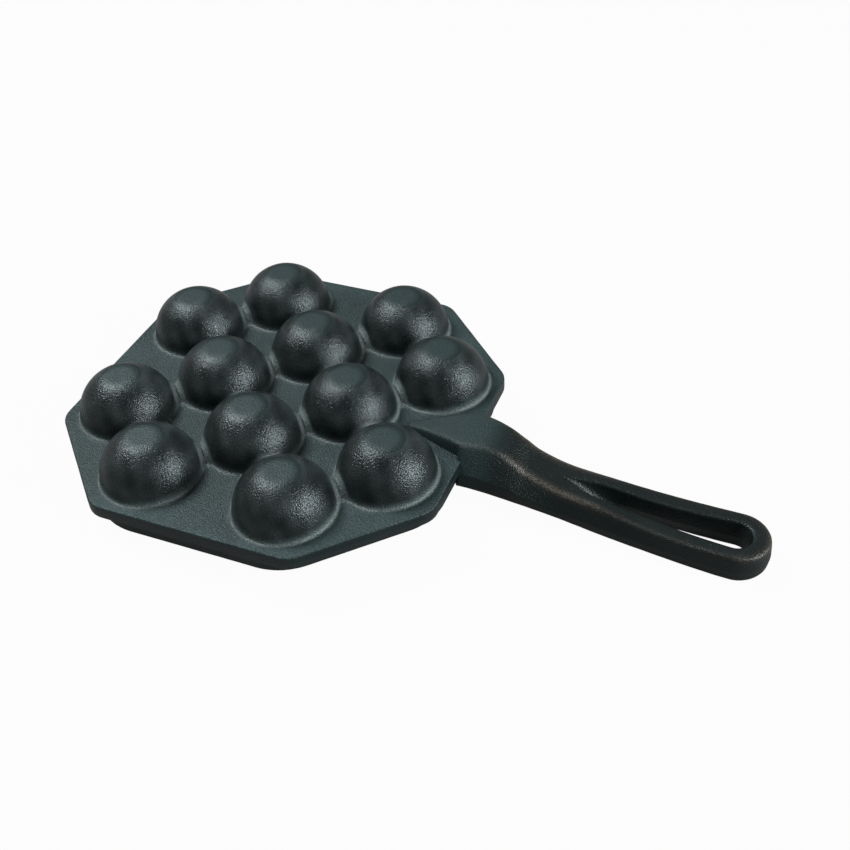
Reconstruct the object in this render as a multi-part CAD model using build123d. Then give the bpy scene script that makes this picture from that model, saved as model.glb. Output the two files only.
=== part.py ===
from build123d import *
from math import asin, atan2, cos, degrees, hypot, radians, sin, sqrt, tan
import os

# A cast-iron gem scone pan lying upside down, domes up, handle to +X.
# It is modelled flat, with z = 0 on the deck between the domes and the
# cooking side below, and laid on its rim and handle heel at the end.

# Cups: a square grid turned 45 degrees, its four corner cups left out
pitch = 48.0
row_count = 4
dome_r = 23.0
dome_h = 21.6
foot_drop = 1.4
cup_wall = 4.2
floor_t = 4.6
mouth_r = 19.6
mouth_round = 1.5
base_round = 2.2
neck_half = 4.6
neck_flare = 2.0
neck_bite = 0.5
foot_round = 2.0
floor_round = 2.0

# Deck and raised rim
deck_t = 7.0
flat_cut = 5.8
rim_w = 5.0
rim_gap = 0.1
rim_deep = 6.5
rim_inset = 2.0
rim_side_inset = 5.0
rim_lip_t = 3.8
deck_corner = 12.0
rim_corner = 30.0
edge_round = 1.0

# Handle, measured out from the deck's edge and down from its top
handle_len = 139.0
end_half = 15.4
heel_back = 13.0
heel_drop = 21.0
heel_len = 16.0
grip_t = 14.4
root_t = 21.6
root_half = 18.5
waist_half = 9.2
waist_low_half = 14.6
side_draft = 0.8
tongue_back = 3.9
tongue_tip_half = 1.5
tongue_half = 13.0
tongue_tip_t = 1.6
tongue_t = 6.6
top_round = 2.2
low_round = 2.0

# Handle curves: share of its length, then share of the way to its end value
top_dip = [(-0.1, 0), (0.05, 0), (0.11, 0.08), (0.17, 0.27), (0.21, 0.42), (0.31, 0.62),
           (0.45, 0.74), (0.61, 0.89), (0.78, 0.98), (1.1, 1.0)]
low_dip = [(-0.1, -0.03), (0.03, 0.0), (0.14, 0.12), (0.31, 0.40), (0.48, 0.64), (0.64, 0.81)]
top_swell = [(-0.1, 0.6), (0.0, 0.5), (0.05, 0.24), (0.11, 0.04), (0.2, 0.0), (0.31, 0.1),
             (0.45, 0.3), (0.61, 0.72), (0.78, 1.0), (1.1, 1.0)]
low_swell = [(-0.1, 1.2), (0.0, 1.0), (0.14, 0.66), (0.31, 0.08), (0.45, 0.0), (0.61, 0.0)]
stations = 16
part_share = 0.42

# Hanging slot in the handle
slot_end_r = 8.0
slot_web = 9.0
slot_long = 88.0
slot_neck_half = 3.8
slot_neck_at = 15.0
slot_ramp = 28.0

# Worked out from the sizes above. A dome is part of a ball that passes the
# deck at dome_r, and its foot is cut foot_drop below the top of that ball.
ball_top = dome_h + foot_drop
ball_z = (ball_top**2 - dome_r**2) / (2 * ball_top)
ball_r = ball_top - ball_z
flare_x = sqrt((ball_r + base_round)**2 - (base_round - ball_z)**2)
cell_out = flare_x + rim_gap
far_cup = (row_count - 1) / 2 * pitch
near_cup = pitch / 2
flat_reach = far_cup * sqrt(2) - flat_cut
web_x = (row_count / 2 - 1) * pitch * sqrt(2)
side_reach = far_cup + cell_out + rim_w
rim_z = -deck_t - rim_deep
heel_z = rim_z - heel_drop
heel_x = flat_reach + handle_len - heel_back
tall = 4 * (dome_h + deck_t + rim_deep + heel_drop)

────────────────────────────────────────

### Given instruction
Return the lines above precisely as they appear, beginning at the first line and ending at the line with "slot_ramp = 28.0", and nothing after it.

### Final answer
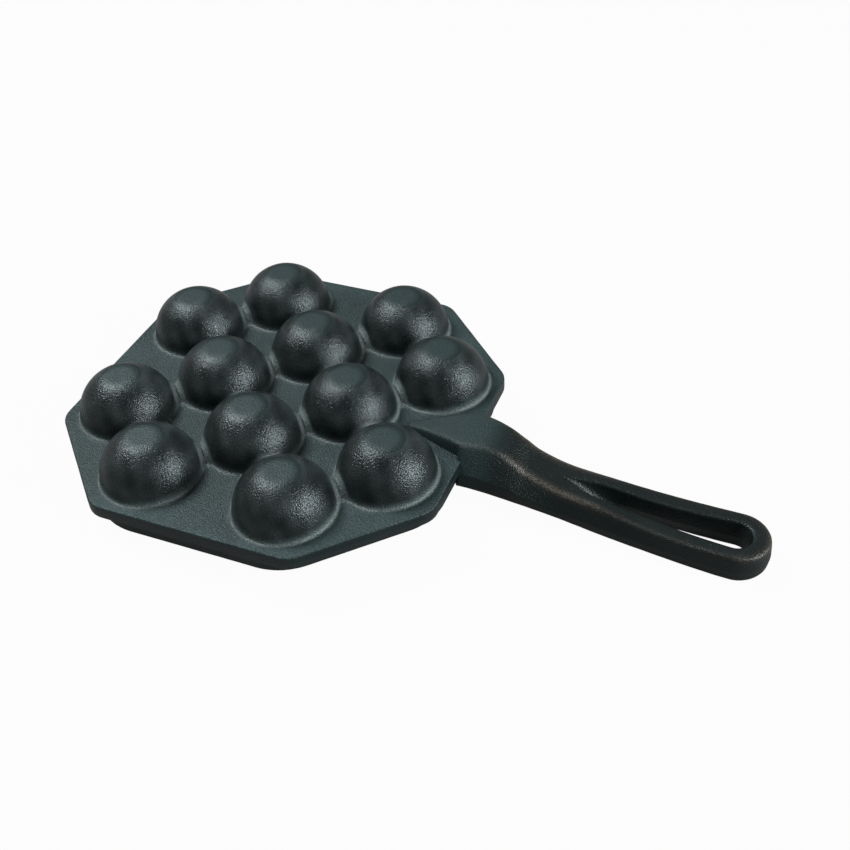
Reconstruct the object in this render as a multi-part CAD model using build123d. Then give the bpy scene script that makes this picture from that model, saved as model.glb. Output the two files only.
=== part.py ===
from build123d import *
from math import asin, atan2, cos, degrees, hypot, radians, sin, sqrt, tan
import os

# A cast-iron gem scone pan lying upside down, domes up, handle to +X.
# It is modelled flat, with z = 0 on the deck between the domes and the
# cooking side below, and laid on its rim and handle heel at the end.

# Cups: a square grid turned 45 degrees, its four corner cups left out
pitch = 48.0
row_count = 4
dome_r = 23.0
dome_h = 21.6
foot_drop = 1.4
cup_wall = 4.2
floor_t = 4.6
mouth_r = 19.6
mouth_round = 1.5
base_round = 2.2
neck_half = 4.6
neck_flare = 2.0
neck_bite = 0.5
foot_round = 2.0
floor_round = 2.0

# Deck and raised rim
deck_t = 7.0
flat_cut = 5.8
rim_w = 5.0
rim_gap = 0.1
rim_deep = 6.5
rim_inset = 2.0
rim_side_inset = 5.0
rim_lip_t = 3.8
deck_corner = 12.0
rim_corner = 30.0
edge_round = 1.0

# Handle, measured out from the deck's edge and down from its top
handle_len = 139.0
end_half = 15.4
heel_back = 13.0
heel_drop = 21.0
heel_len = 16.0
grip_t = 14.4
root_t = 21.6
root_half = 18.5
waist_half = 9.2
waist_low_half = 14.6
side_draft = 0.8
tongue_back = 3.9
tongue_tip_half = 1.5
tongue_half = 13.0
tongue_tip_t = 1.6
tongue_t = 6.6
top_round = 2.2
low_round = 2.0

# Handle curves: share of its length, then share of the way to its end value
top_dip = [(-0.1, 0), (0.05, 0), (0.11, 0.08), (0.17, 0.27), (0.21, 0.42), (0.31, 0.62),
           (0.45, 0.74), (0.61, 0.89), (0.78, 0.98), (1.1, 1.0)]
low_dip = [(-0.1, -0.03), (0.03, 0.0), (0.14, 0.12), (0.31, 0.40), (0.48, 0.64), (0.64, 0.81)]
top_swell = [(-0.1, 0.6), (0.0, 0.5), (0.05, 0.24), (0.11, 0.04), (0.2, 0.0), (0.31, 0.1),
             (0.45, 0.3), (0.61, 0.72), (0.78, 1.0), (1.1, 1.0)]
low_swell = [(-0.1, 1.2), (0.0, 1.0), (0.14, 0.66), (0.31, 0.08), (0.45, 0.0), (0.61, 0.0)]
stations = 16
part_share = 0.42

# Hanging slot in the handle
slot_end_r = 8.0
slot_web = 9.0
slot_long = 88.0
slot_neck_half = 3.8
slot_neck_at = 15.0
slot_ramp = 28.0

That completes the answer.